Um céu de pipas
Poucas cenas expressam o subúrbio carioca com tanta significação como um mosaico de pipas no céu. A dança das rabiolas, as manobras arrojadas do papagaio, os pontinhos coloridos no firmamento. Porém, essa característica tão presente no imaginário popular quando o assunto é o subúrbio do Rio pode ser vista hoje em termos de resistência. O mundo já não é mais o mesmo de décadas atrás, e os “pipeiros” passaram a se organizar de modo a manter viva essa tradição.

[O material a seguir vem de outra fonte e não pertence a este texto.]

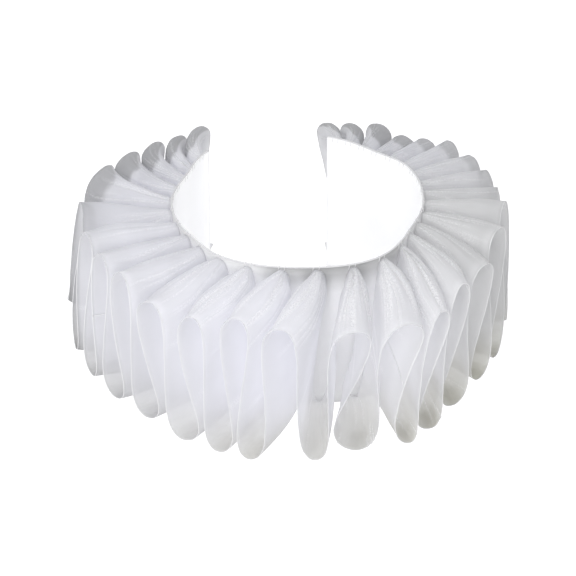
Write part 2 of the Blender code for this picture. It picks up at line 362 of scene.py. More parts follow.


# stiff sheer cloth; its mesh says where it is painted grey as shade (tint), where it lies double
# and is whitened as painted highlight (denseAndGlint), where nothing shows through (solid) and
# where it has a painted glow, light given off (inside)
def makeOrganza(name, values):
    material = bpy.data.materials.new(name)
    material.use_nodes = True
    tree = material.node_tree
    tree.nodes.clear()
    out = addNode(tree, "ShaderNodeOutputMaterial", (1300, 0))
    link = tree.links.new

    # threads run along the strip and across it
    lay = addNode(tree, "ShaderNodeUVMap", (-1400, -200), uv_map="strip")
    split = addNode(tree, "ShaderNodeSeparateXYZ", (-1200, -200))
    link(lay.outputs["UV"], split.inputs["Vector"])
    threads = []
    for axis, height in (("X", -120), ("Y", -360)):
        turned = addNode(tree, "ShaderNodeMath", (-1000, height), operation="MULTIPLY")
        turned.inputs[1].default_value = 2.0 * math.pi / values["threadPitch"]
        link(split.outputs[axis], turned.inputs[0])
        wave = addNode(tree, "ShaderNodeMath", (-800, height), operation="SINE")
        link(turned.outputs[0], wave.inputs[0])
        threads.append(wave)
    weave = addNode(tree, "ShaderNodeMath", (-600, -240), operation="MULTIPLY")
    link(threads[0].outputs[0], weave.inputs[0])
    link(threads[1].outputs[0], weave.inputs[1])

    # pulled threads, each a long fine streak from band to hem
    pull = addNode(tree, "ShaderNodeMapping", (-1000, -600))
    pull.inputs["Scale"].default_value = (values["streakAlong"], values["streakAcross"], 1.0)
    link(lay.outputs["UV"], pull.inputs["Vector"])
    streak = setInputs(addNode(tree, "ShaderNodeTexNoise", (-800, -600)),
                       Scale=1.0, Detail=3.0, Roughness=0.6)
    link(pull.outputs["Vector"], streak.inputs["Vector"])

    # the tint with its painted shade, clouded
    place = addNode(tree, "ShaderNodeTexCoord", (-1400, 200))
    cloud = setInputs(addNode(tree, "ShaderNodeTexNoise", (-1200, 200)),
                      Scale=values["cloud"], Detail=4.0, Roughness=0.6)
    link(place.outputs["Object"], cloud.inputs["Vector"])
    tint = addNode(tree, "ShaderNodeAttribute", (-800, 600), attribute_name="tint")
    cloudy = addRange(tree, (-800, 240), cloud.outputs["Fac"], values["cloudTone"], (0.3, 0.7))
    shade = addNode(tree, "ShaderNodeMix", (-400, 440), data_type="RGBA", blend_type="MULTIPLY")
    shade.inputs["Factor"].default_value = 1.0
    link(tint.outputs["Color"], shade.inputs["A"])
    link(cloudy.outputs["Result"], shade.inputs["B"])

    # creases lie double: less sheer, and whiter as a painted highlight for their glints, broken
    # into small crumples
    pressed = addNode(tree, "ShaderNodeAttribute", (-1200, 900), attribute_name="denseAndGlint")
    crumple = setInputs(addNode(tree, "ShaderNodeTexNoise", (-1200, 700)),
                        Scale=values["crumple"], Detail=3.0, Roughness=0.7)
    link(place.outputs["Object"], crumple.inputs["Vector"])
    broken = addRange(tree, (-1000, 700), crumple.outputs["Fac"],
                      values["crumpleTo"], values["crumpleFrom"])
    denseAndGlint = addNode(tree, "ShaderNodeMath", (-800, 900), operation="MULTIPLY", use_clamp=True)
    link(pressed.outputs["Fac"], denseAndGlint.inputs[0])
    link(broken.outputs["Result"], denseAndGlint.inputs[1])
    whiter = addNode(tree, "ShaderNodeMix", (-100, 500), data_type="RGBA")
    whiter.inputs["B"].default_value = values["creaseGlintColour"]
    link(denseAndGlint.outputs["Value"], whiter.inputs["Factor"])
    link(shade.outputs["Result"], whiter.inputs["A"])
    cover = addRange(tree, (-100, 820), denseAndGlint.outputs["Value"],
                     (1.0 - values["sheer"], 1.0 - values["sheerCrease"]))
    solid = addNode(tree, "ShaderNodeAttribute", (-100, 1080), attribute_name="solid")
    covering = addNode(tree, "ShaderNodeMath", (200, 900), operation="MAXIMUM")
    link(cover.outputs["Result"], covering.inputs[0])
    link(solid.outputs["Fac"], covering.inputs[1])

    # glossy and matt threads, and the relief of the weave
    gloss = addRange(tree, (-400, 100), streak.outputs["Fac"],
                     (values["smooth"], values["matt"]), (0.35, 0.65))
    woven = setInputs(addNode(tree, "ShaderNodeBump", (-200, -240)),
                      Strength=values["threadShare"], Distance=values["threadRelief"])
    link(weave.outputs[0], woven.inputs["Height"])
    pulled = setInputs(addNode(tree, "ShaderNodeBump", (0, -300)),
                       Strength=1.0, Distance=values["streakRelief"])
    link(streak.outputs["Fac"], pulled.inputs["Height"])
    link(woven.outputs["Normal"], pulled.inputs["Normal"])

    # light that the cloth throws back, lets through scattered, and lets straight through
    face = addNode(tree, "ShaderNodeBsdfPrincipled", (300, 200))
    face.inputs["Specular IOR Level"].default_value = values["shine"]
    face.inputs["Sheen Weight"].default_value = values["sheen"]
    face.inputs["Sheen Roughness"].default_value = values["sheenRough"]
    link(whiter.outputs["Result"], face.inputs["Base Color"])
    link(gloss.outputs["Result"], face.inputs["Roughness"])
    link(pulled.outputs["Normal"], face.inputs["Normal"])
    # painted glow: the cloth gives off light where the inside attribute says
    inside = addNode(tree, "ShaderNodeAttribute", (0, 340), attribute_name="inside")
    link(inside.outputs["Color"], face.inputs["Emission Color"])
    face.inputs["Emission Strength"].default_value = values["glow"]
    passing = addNode(tree, "ShaderNodeBsdfTranslucent", (300, -260))
    link(whiter.outputs["Result"], passing.inputs["Color"])
    link(pulled.outputs["Normal"], passing.inputs["Normal"])
    body = addNode(tree, "ShaderNodeMixShader", (700, 60))
    body.inputs["Fac"].default_value = values["through"]
    link(face.outputs[0], body.inputs[1])
    link(passing.outputs[0], body.inputs[2])
    clear = addNode(tree, "ShaderNodeBsdfTransparent", (700, 260))
    seen = addNode(tree, "ShaderNodeMixShader", (1000, 80))
    link(covering.outputs[0], seen.inputs["Fac"])
    link(clear.outputs[0], seen.inputs[1])
    link(body.outputs[0], seen.inputs[2])
    link(seen.outputs[0], out.inputs["Surface"])
    return material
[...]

Por exemplo: para driblar a falta de tempo que a nova dinâmica entre vida e o trabalho impõe a quem tem de se deslocar por longas horas e quilômetros — algo que todo suburbano se relaciona —, muitos estão optando por soltar seus papagaios à noite. No Recreio dos Bandeirantes, na zona oeste, por exemplo, das 20h até a madrugada a praia se enche de pipeiros. Numa frente mais “institucional”, em 2021 foi instituído pela Câmara Municipal do Rio de Janeiro o “dia da pipa” (29 de junho). Há de se mencionar também a criação de associações, como a Liga Carioca de Pipa Esportiva — que organiza oito campeonatos estaduais, um nacional e um internacional todos os anos — e a APERJ (Associação de Pipas Artísticas e Esportivas do Estado do Rio de Janeiro).
Mas principalmente, uma grande conquista dos pipeiros tem sido a destinação de espaços públicos para a realização de festivais e competições (os chamados pipódromos, reconhecidos por lei desde 2019). O potencial de se transformar lugares abertos, porém sem um uso delimitado em pipódromos, representa a manutenção dessa tradição tão cara aos subúrbios cariocas. Encontros e sociabilidades são estabelecidas nesses espaços. Vai-se instituindo tradições, como os festivais de final-de-semana nos bairros da Abolição, Água Santa, Maria da Graça, Cachambi, Inhaúma e Marechal Hermes. A Serra Alta, em Campo Grande, é palco do Festival de Pipas Rio x SP, com pipeiros dos dois estados — a edição de 2014 juntou aproximadamente 15 mil pessoas. Em São Gonçalo, milhares de pessoas se reúnem dentro e fora do Clube Mauá anualmente para fazer um verdadeiro espetáculo no céu. São competições onde se premia o mais belo e o mais criativo dos papagaios, campeonatos para testar a destreza de quem empina melhor sua pipa e festivais que buscam simplesmente reunir os pipeiros.
O que se percebe é uma progressiva profissionalização do que antes era tratado apenas como brincadeira. Mas ainda há o lúdico, a poesia visual que a dança das rabiolas empinadas no céu provocam em quem assiste e pratica o ato. Crianças e adolescentes, mas também advogados, médicos, empresários… um encontro de gerações e mundos distintos em torno de um ponto comum, tão característico do universo imagético do subúrbio carioca: um punhado de pipas riscando o céu.